1. ## Factoring By Grouping

I am understanding whats going on so far generally but I have two specific questions. We will use this example from the book $\displaystyle 2x^4-6x-x^3y+3y = 2x(x{^3}-3)-y(x^3-3)=(2x-y)(x^3-3)$

1.Typically, How can you tell it can be solved by grouping? I can do this method provided the header tells me "solve by grouping" but odds are if a factor grouping problem was put into a test randomly with other factoring problems I wouldnt be able to spot it.
2. I cant seem to remember why at this point $\displaystyle 2x(x{^3}-3)-y(x^3-3)$ the two $\displaystyle (x^{3}-3)$ merge into one.
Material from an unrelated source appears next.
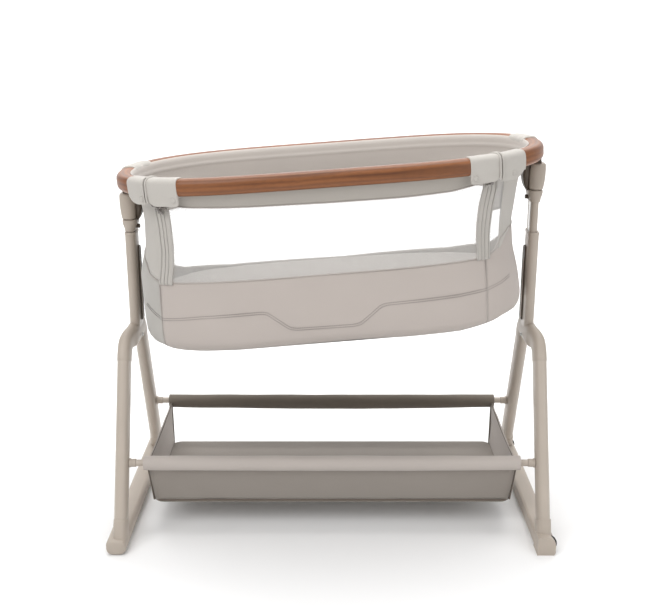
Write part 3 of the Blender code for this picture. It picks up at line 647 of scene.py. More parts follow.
def rim_wraps():
    """The cloth wraps round the rim. Beside the splits their flaps curve up to show the zips."""
    lap, slit = 0.003, 0.0011
    # Name, where it starts and ends, body, CAD node, height of its foot, corner radii
    pieces = (
        ("gate_left", "front", SPLIT_U[0] + slit, "front", GATE_TRIM_U[0] + lap, "side_gate",
         "gate_wrap_left", 0.3035, (0.021, 0.006)),
        ("gate_right", "front", GATE_TRIM_U[1] - lap, "front", SPLIT_U[1] - slit, "side_gate",
         "gate_wrap_right", 0.3055, (0.006, 0.018)),
        ("corner_right", "front", SPLIT_U[1] + slit, "front", FRONT_WRAP_U[1] + lap, "cradle",
         "wrap_front_right", 0.3040, (0.005, 0.034)),
        ("rear_right", "right", REAR_WRAP_V[1][0] - 0.001, "right", REAR_WRAP_V[1][1] + lap, "cradle",
         "wrap_rear_right", 0.3080, (0.014, 0.014)),
        ("rear_left", "left", REAR_WRAP_V[0][1] + lap, "left", REAR_WRAP_V[0][0] - 0.001, "cradle",
         "wrap_rear_left", 0.3080, (0.014, 0.014)),
        ("corner_left", "front", FRONT_WRAP_U[0] - lap, "front", SPLIT_U[0] - slit, "cradle",
         "wrap_front_left", 0.3060, (0.026, 0.012)),
    )
    for seed, (word, where_a, start, where_b, end, body, node, low, corners) in enumerate(pieces):
        profile = wrap_profile(low, corners, seed * 3.7)
        rows = along_rim(rim_at(where_a, start), rim_at(where_b, end), profile, 0.0025, 0.0012)
        made = solid(f"wrap_{word}", rows, "light", body, CRADLE, "light_fabric", 70)
        rumple(made, 0.0009, 0.018, seed * 3.7)
        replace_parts(made, node)


def popper(name, u, w, body):
    """A covered press stud: a shallow dome with a sunk ring."""
    angle = rim_at("front", u)
    place, out = oval_run(RIM_OVAL, angle - 0.01, angle + 0.01, [0.5])
    away, up = Vector((*out[0], 0.0)), Vector((0, 0, 1))
    centre = Vector((*place[0], w)) + away * (TRIM_WIDTH / 2 + 0.0010)
    side = up.cross(away)
    rings = ((0.0062, -0.0020), (0.0060, 0.0008), (0.0053, 0.0015), (0.0047, 0.0009), (0.0030, 0.0018),
             (0.0008, 0.0021))
    rows = []
    for radius, rise in rings:
        rows.append([centre + away * rise + (side * cos(t) + up * sin(t)) * radius
                     for t in np.linspace(0, 2 * pi, 20, endpoint=False)])
    solid(name, rows, "light", body, CRADLE, "light_fabric", 80)


def poppers():
    popper("popper_gate_left", -0.3035, 0.3165, "side_gate")
    popper("popper_gate_right", 0.2750, 0.3170, "side_gate")
    popper("popper_corner_left", -0.3665, 0.3178, "cradle")
    popper("popper_corner_right", 0.3510, 0.3172, "cradle")


def valance():
    """The cloth under the front rim, its lower edge curved up at both ends."""
    def low(share):
        u = GATE_TRIM_U[0] + (GATE_TRIM_U[1] - GATE_TRIM_U[0]) * share
        return float(np.interp(u, (-0.30, -0.258, -0.17, 0.0, 0.12, 0.207, 0.263, 0.30),
                               (0.302, 0.2975, 0.294, 0.291, 0.2905, 0.2935, 0.303, 0.312)))
    rows = wall(seam("front", (0, -0.330)), seam("front", (0, 0.302)), low, 0.328, 60, 8, 0.0035)
    for i, row in enumerate(rows):
        rise = i / 8
        rows[i] = [(u, v - 0.0045 * rise * rise + 0.0015 * sin(pi * rise), w) for u, v, w in row]
    made = cloth("valance", rows, "valance", "side_gate")
    thick(made, 0.0018)
    edge = [(u, v - 0.0002, w) for u, v, w in rows[0]]
    piped("valance_edge", edge, 0.0011, "piping", "side_gate", CRADLE, "light_fabric")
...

Why are we able to do this again?

Many thanks

$\displaystyle 2x(x{^3}-3)-y(x^3-3)$

Why are we able to do this again?
Let's assume $\displaystyle (x{^3}-3) = u.$ Make the changes:

$\displaystyle 2xu - yu$

Hey look! I can pull u common factor!
$\displaystyle u(2x - y)$

Restore u now:

$\displaystyle (x{^3}-3) (2x - y)$

As for your second question: 2 variables in an expression is a good hint that it needs factoring by grouping.

Now you got a bag of tricks. How do you know which one to use? Try everything. Some expressions can be factored on the go. Other expressions needs some more work. Try all the easy ways first, and if that fails, then try the less easier ways, and so on. Eventually, with practice, you'll get the hang of it.